Nei Bar, le vetrinette portaliquori, alle spalle del barista, sono oscurate da tendine che vengono giù come cascate sgargianti: sono i biglietti del Gratta e Vinci.
Ce n’è per tutti i gusti, anzi per tutte le tasche. Si va da 1 euro ai 30 euro. Più sale il prezzo e più le vincite (sempre eventuali) si fanno allettanti.
L’ultimo modello sfornato dalla premiata ditta dei Monopoli dello Stato, ha un nome da sogno: Turista per sempre. E va ad aggiungersi agli altri biglietti con altrettanti nomi da favola: miliardario, portafortuna, il tesoro del faraone, magico natale… Tutti nomi che inducono a sfidare la sorte, confidando, con una sola grattata, di risolvere tutte le preoccupazioni del fine mese e dei relativi grattacapi.
Ormai al bar ci si va più per rifornirsi di grattini che per i soliti caffè o ammazza caffè che siano.
Nessuno però vuol passare per giocatore incallito.

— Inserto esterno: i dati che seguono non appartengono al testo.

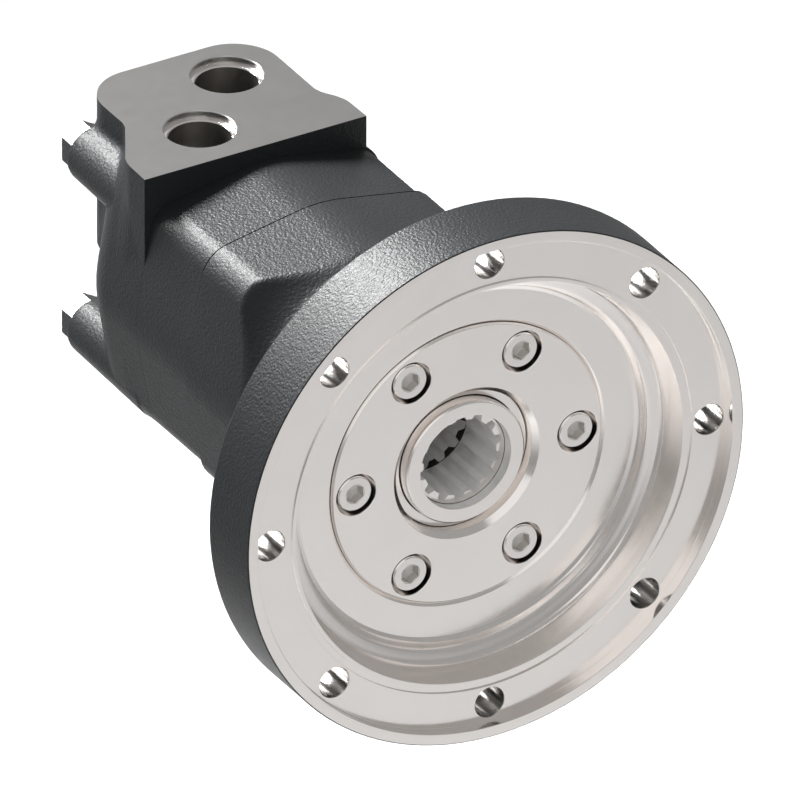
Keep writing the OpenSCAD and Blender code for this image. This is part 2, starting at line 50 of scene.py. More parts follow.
class Mat:
    """A small helper around one node material."""

    def __init__(self, name):
        self.m = bpy.data.materials.new(name)
        self.m.use_nodes = True
        self.nt = self.m.node_tree
        self.b = self.nt.nodes["Principled BSDF"]
        self.tc = self.nt.nodes.new("ShaderNodeTexCoord").outputs["Object"]

    def node(self, kind, **kw):
        n = self.nt.nodes.new(kind)
        for k, v in kw.items():
            if k in n.inputs:
                n.inputs[k].default_value = v
            else:
                setattr(n, k, v)
        return n

    def link(self, a, b):
        self.nt.links.new(a, b)

    def math(self, op, a, b=None, clamp=False):
        n = self.nt.nodes.new("ShaderNodeMath")
        n.operation = op
        n.use_clamp = clamp
        for i, v in enumerate((a, b)):
            if v is None:
                continue
            if isinstance(v, (int, float)):
                n.inputs[i].default_value = v
            else:
                self.link(v, n.inputs[i])
        return n.outputs[0]

    def noise(self, scale, detail=2.0, rough=0.5, dist=0.0, stretch=None):
        n = self.node("ShaderNodeTexNoise", Scale=scale, Detail=detail, Roughness=rough, Distortion=dist)
        src = self.tc
        if stretch:
            mp = self.node("ShaderNodeMapping")
            mp.inputs["Scale"].default_value = stretch
            self.link(src, mp.inputs["Vector"])
            src = mp.outputs["Vector"]
        self.link(src, n.inputs["Vector"])
        return n.outputs["Fac"]

    def ramp(self, fac, stops):
        r = self.nt.nodes.new("ShaderNodeValToRGB")
        el = r.color_ramp.elements
        while len(el) < len(stops):
            el.new(0.5)
        for e, (p, c) in zip(el, stops):
            e.position = p
            e.color = (c, c, c, 1) if isinstance(c, (int, float)) else (*c, 1)
        self.link(fac, r.inputs["Fac"])
        return r.outputs["Color"]

    def spread(self, fac, a, b, f0=0.3, f1=0.7):
        n = self.nt.nodes.new("ShaderNodeMapRange")
        n.inputs["From Min"].default_value = f0
        n.inputs["From Max"].default_value = f1
        n.inputs["To Min"].default_value = a
        n.inputs["To Max"].default_value = b
        self.link(fac, n.inputs["Value"])
        return n.outputs["Result"]

    def mix(self, fac, a, b):
        n = self.nt.nodes.new("ShaderNodeMix")
        n.data_type = "RGBA"
        for sock, v in ((n.inputs[6], a), (n.inputs[7], b)):
            if isinstance(v, tuple):
                sock.default_value = (*v, 1)
            else:
                self.link(v, sock)
        if isinstance(fac, (int, float)):
            n.inputs[0].default_value = fac
        else:
            self.link(fac, n.inputs[0])
        return n.outputs[2]

    def bump(self, height, strength, distance, normal=None):
        n = self.node("ShaderNodeBump", Strength=strength, Distance=distance)
        self.link(height, n.inputs["Height"])
        if normal is not None:
            self.link(normal, n.inputs["Normal"])
        return n.outputs["Normal"]

    def radius(self, y0=0.0, z0=0.0):
        """Distance from a line along X, in metres."""
        s = self.nt.nodes.new("ShaderNodeSeparateXYZ")
        self.link(self.tc, s.inputs[0])
        y = self.math("SUBTRACT", s.outputs[1], y0)
        z = self.math("SUBTRACT", s.outputs[2], z0)
        return self.math("SQRT", self.math("ADD", self.math("MULTIPLY", y, y), self.math("MULTIPLY", z, z)))


def paint(name="charcoal_paint", color=(0.0225, 0.0243, 0.0257), grain=1.0, rough=(0.37, 0.43)):
    """Satin charcoal paint over an as-cast iron skin."""
    a = Mat(name)
    cloud = a.noise(38, 3, 0.55)
    dust = a.noise(900, 2, 0.6)
    col = a.mix(a.spread(cloud, 0.0, 1.0, 0.3, 0.7), tuple(c * 0.92 for c in color), tuple(c * 1.10 for c in color))
    col = a.mix(a.spread(dust, 0.0, 0.25, 0.5, 0.8), col, tuple(c * 1.5 for c in color))
    a.link(col, a.b.inputs["Base Color"])
    # cast skin: small leathery cells with finer pits on them
    vor = a.node("ShaderNodeTexVoronoi", Scale=1000.0, Randomness=1.0)
    vor.feature = "SMOOTH_F1"
    vor.inputs["Smoothness"].default_value = 0.55
    warp = a.node("ShaderNodeTexNoise", Scale=700.0, Detail=2.0)
    a.link(a.tc, warp.inputs["Vector"])
    vm = a.nt.nodes.new("ShaderNodeVectorMath")
    vm.operation = "MULTIPLY_ADD"
    a.link(warp.outputs["Color"], vm.inputs[0])
    vm.inputs[1].default_value = (0.0010, 0.0010, 0.0010)
    a.link(a.tc, vm.inputs[2])
    a.link(vm.outputs[0], vor.inputs["Vector"])
    cells = vor.outputs["Distance"]
    fine = a.noise(2400, 2, 0.6)
    mid = a.noise(850, 2, 0.5, 0.6)
    h = a.math("ADD", a.math("MULTIPLY", cells, 0.75), a.math("MULTIPLY", mid, 0.9))
    h = a.math("ADD", h, a.math("MULTIPLY", fine, 0.22))
    n = a.bump(h, 0.60 * grain, 0.00026)
    a.link(n, a.b.inputs["Normal"])
    a.link(a.spread(mid, *rough), a.b.inputs["Roughness"])
    a.b.inputs["Specular IOR Level"].default_value = 0.25
    return a.m


def machined(name, color, rough=0.2, marks=0.05, pitch=0.00045, centre=None, lay="rings", spread=0.05):
    """Bare cut metal: the tool's lay as fine marks, and slight stain and wear in the gloss."""
    a = Mat(name)
    a.b.inputs["Metallic"].default_value = 1.0
    cloud = a.noise(60, 3, 0.55)
    col = a.mix(a.spread(cloud, 0.0, 1.0), tuple(c * 0.985 for c in color), tuple(min(1, c * 1.015) for c in color))
    a.link(col, a.b.inputs["Base Color"])
    if lay == "rings":
        y0, z0 = centre or (0.0, 0.0)
        d = a.radius(y0, z0)
        wob = a.math("MULTIPLY", a.noise(900, 1, 0.5), pitch * 0.8)
        ph = a.math("MULTIPLY", a.math("ADD", d, wob), TAU / pitch)
        wave = a.math("SINE", ph)
    else:
        wave = a.noise(260, 3, 0.6, 0.0, (1.0, 9.0, 9.0) if lay == "x" else (9.0, 1.0, 9.0))
    fine = a.noise(2200, 2, 0.6)
    h = a.math("ADD", wave, a.math("MULTIPLY", fine, 0.8))
    a.link(a.bump(h, marks, 0.00004), a.b.inputs["Normal"])
    scuff = a.noise(240, 4, 0.65)
    a.link(a.spread(a.math("ADD", a.math("MULTIPLY", scuff, 0.7), a.math("MULTIPLY", cloud, 0.3)),
                    rough - spread, rough + spread), a.b.inputs["Roughness"])
    return a.m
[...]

E tutti s’ingegnano di far passare il momento dell’acquisto del grattino come se si trattasse di un gesto estemporaneo e puramente fortuito. Ma puntualmente, dopo la marca da bollo, l’accendino o il caffè, arriva la richiesta del biglietto vincente.

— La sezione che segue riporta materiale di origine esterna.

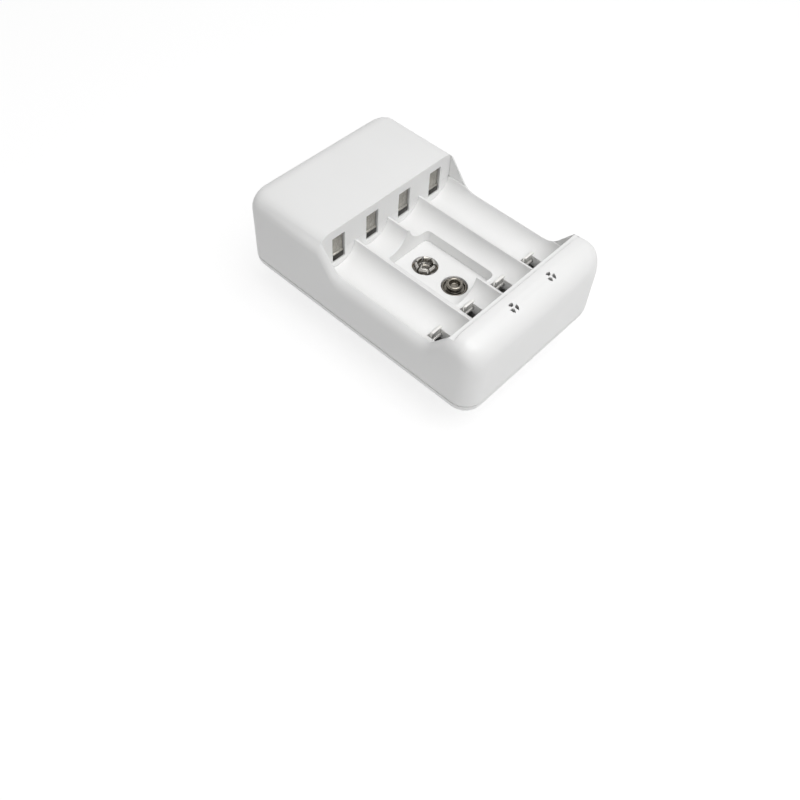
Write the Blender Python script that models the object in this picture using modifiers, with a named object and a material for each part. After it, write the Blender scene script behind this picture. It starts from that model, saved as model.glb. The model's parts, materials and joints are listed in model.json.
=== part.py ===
"""A plug-in charger for AA, AAA and 9 V cells, with a folding two-pin plug on a swivelling disc.

Frame: X across the bays, Y along them from the nose to the head, Z up. The charger lies face up on the
outer face of its folded plug, which is at Z = 0. Lengths are in metres.
"""
import math

import bmesh
import bpy
import numpy as np
from mathutils import Matrix, Vector

MM = 0.001
GAP = 0.3 * MM                  # between two pieces that touch
CUT = 1.0 * MM                  # how far a cutter runs past the face that it opens
SLIVER = 0.003 * MM             # points closer than this are one point

# Cells that the bays take
CELL_RADIUS = 7.25 * MM
CELL_SPACING = 0.5 * MM
CELL_CLEARANCE = 0.05 * MM
CELL_COUNT = 4
AAA_LENGTH = 44.5 * MM
AA_EXTRA = 6.0 * MM             # how much longer an AA cell is
AA_PLAY = 1.0 * MM

# Housing, heights above the back plane and distances from the nose end
CORNER_RADIUS = 6.5 * MM
TOP_EDGE_RADIUS = 5.5 * MM
BACK_EDGE_RADIUS = 4.0 * MM
WALL = 1.8 * MM
HEAD_HEIGHT = 30.1 * MM
HEAD_LENGTH = 33.3 * MM
HEAD_RAMP = 8.2 * MM
HEAD_WALL = 1.6 * MM
NOSE_FRONT_HEIGHT = 27.6 * MM
NOSE_CREST_HEIGHT = 29.4 * MM
NOSE_CREST = 7.5 * MM
NOSE_INNER_HEIGHT = 28.9 * MM
NOSE_FRONT_WALL = 2.4 * MM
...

Le signore più manierate di solito non consumano in loco. Infilano il biglietto nella borsetta e rimandano l’appuntamento con la fortuna a luoghi meno promiscui.
Ma a grattare ovviamente non sono solo le signore. È una vera pandemia che non sta risparmiando nessuna categoria: dal manovale al professionista, maschi e femmine, giovani (e persino bambini) e anziani, oriundi ed immigrati. Tutti, indistintamente, grattano.
Anch’io, nel mio piccolo, l’ultima volta che sono entrato in un bar ho avvertito un insistente prurito, e ho dovuto per forza di cose grattare. Non ho vinto ma non ritenterò, e sarò senz’altro più fortunato.